塩野義製薬の新型コロナウイルス感染症の飲み薬「ゾコーバ」(同社提供)
塩野義製薬の新型コロナウイルス感染症の飲み薬「ゾコーバ」(同社提供)

新型コロナウイルスの飲み薬「ゾコーバ」を開発する塩野義製薬は28日、最終段階の臨床試験(治験)で効果を確認できたという解析速報を公表した。オミクロン株に特徴的な症状の消失までの時間が偽薬投与群に比べて短いことが確認できたという。事前に目標に設定していた主要評価項目を達成することになり、同社は厚生労働省への承認申請に向けて審査機関との協議を進める。

最終段階の治験は今年2月から7月まで、日本や韓国、ベトナムで12歳から70歳未満の患者1821人を対象に実施し、薬を服用するグループと偽薬のグループを比較。主な解析対象者約千人での有効性は、症状消失までの時間が、偽薬投与群に比べて短いことが統計的有意差をもって確認できた。

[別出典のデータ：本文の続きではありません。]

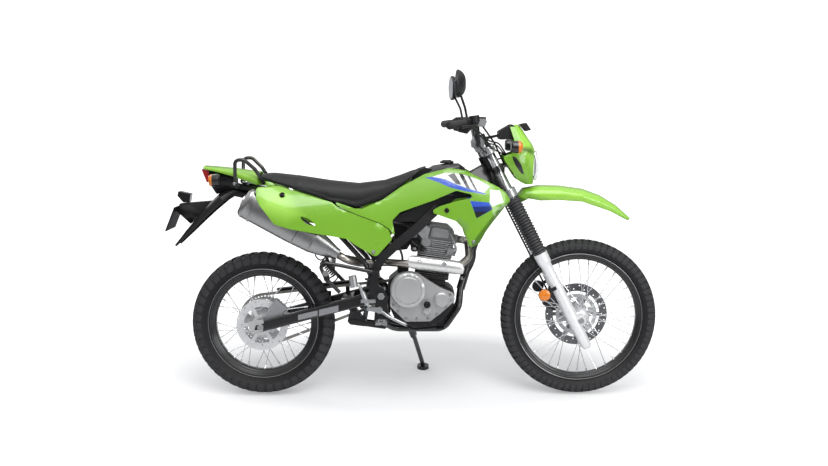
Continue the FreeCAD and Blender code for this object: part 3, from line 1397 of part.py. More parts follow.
throttle = tube("ThrottleBody", [port_point(-PORT_X - GAP, 0), port_point(-PORT_X - 34, 0), (-112, 0, 738),
                                 (-160 + GAP, 0, 744)], 22, bend=60)
airbox = slab("AirBox", [(-160, 702), (-160, 800), (-210, 806), (-296, 812), (-296, 716), (-250, 702)],
              -58, 58, round_off=14)
piece(both_in_one("Intake", [throttle, airbox]), "intake")

# Exhaust
HEADER = size("header_radius")
MUFFLER_FRONT = Vector(-352, -130, 628)
MUFFLER_REAR = Vector(-750, -130, 858)
MUFFLER_AXIS = (MUFFLER_REAR - MUFFLER_FRONT).normalize()
HEADER_Y = -132
header_points = [port_point(PORT_X + GAP, PORT_Y), port_point(PORT_X + 46, PORT_Y), (206, -92, 612), (166, HEADER_Y, 583),
                 (-56, HEADER_Y, 590), (-146, -72, 588), (-262, -72, 584),
                 MUFFLER_FRONT - MUFFLER_AXIS * 46, MUFFLER_FRONT - MUFFLER_AXIS * GAP]
piece(tube("ExhaustHeader", header_points, HEADER, bend=46), "exhaust_header")


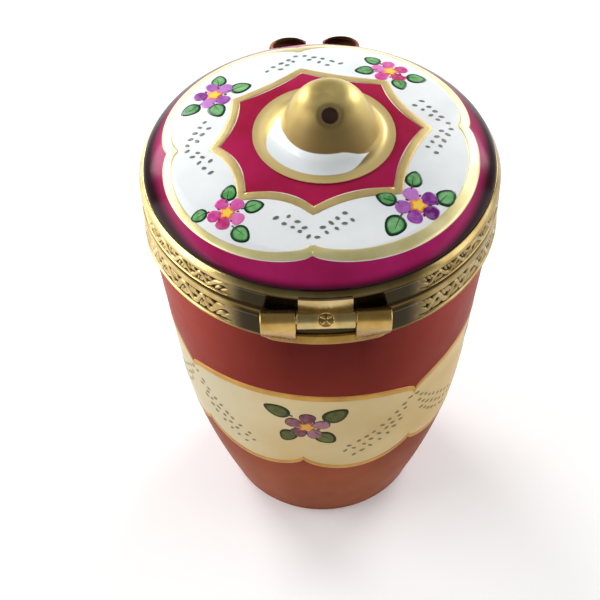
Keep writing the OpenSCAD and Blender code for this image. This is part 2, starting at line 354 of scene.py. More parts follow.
def glazed_lid():
    """White porcelain with a crimson star and a crimson rim; star and rim are distances in millimetres."""
    f = material("glazed_lid")
    crimson = f.speckled((0.300, 0.010, 0.034), (0.420, 0.015, 0.085), 110)
    rim = f.speckled((0.300, 0.011, 0.072), (0.410, 0.018, 0.125), 120)
    # Painted shade: near black low on the rim by the collar, and higher up round its flanks
    rim = f.mix(f.value("side"), (0.014, 0.001, 0.004), rim)
    white = f.speckled((0.72, 0.76, 0.77), (0.84, 0.86, 0.86), 120)
    colour = f.mix(f.inside("star"), white, crimson)
    colour = f.mix(f.inside("rim"), colour, rim)
    # Painted shade: the inside of the lid is a grey-white, darker than its white glaze outside
    shaded_underside = f.speckled((0.46, 0.46, 0.45), (0.50, 0.50, 0.49), 900)
    colour = f.mix(f.remap(f.value("inside"), 0.4, 0.6), colour, shaded_underside)
    return f.finish({"Base Color": colour, "Roughness": f.roughness(800, 4, 0.12, 0.20),
                     "Normal": f.bump(230, 2, 0.08, 0.0003), "Specular IOR Level": 0.07})


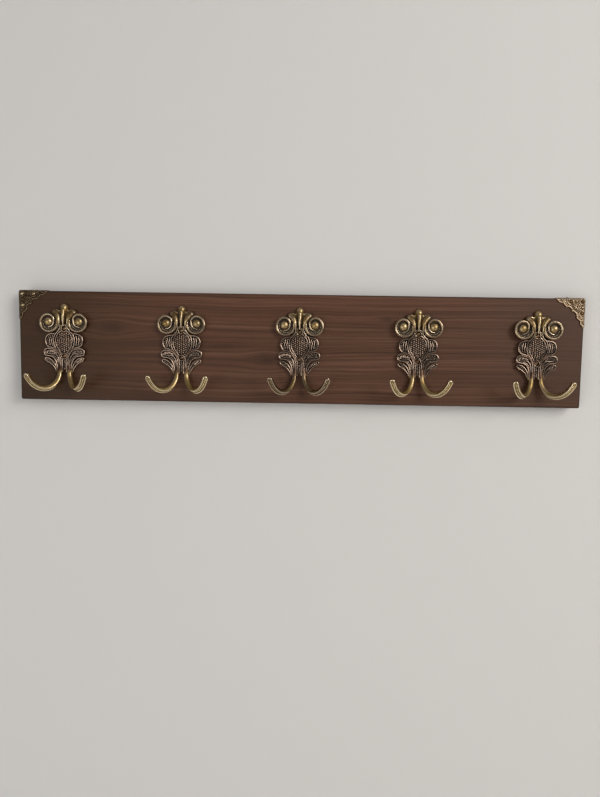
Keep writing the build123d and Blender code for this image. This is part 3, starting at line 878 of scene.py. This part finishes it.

同社によると、症状改善を示した治験結果としては世界で初めて。安全性については重大な有害事象はなかったという。

塩野義はこれまで、中間段階の治験の結果を用いて日本国内での緊急承認制度の活用を目指してきたが、厚労省が7月に開いた専門家による会議で承認は見送られ、継続審議となっている。中間段階の治験では、設定していた目標の一つであるコロナに特徴的な12症状すべての改善が確認できなかった。新型コロナは株によって症状の出方が異なることから、最終段階の治験では、症状改善効果を評価するのではなく、症状消失までの時間を比較する目標設定をしていた。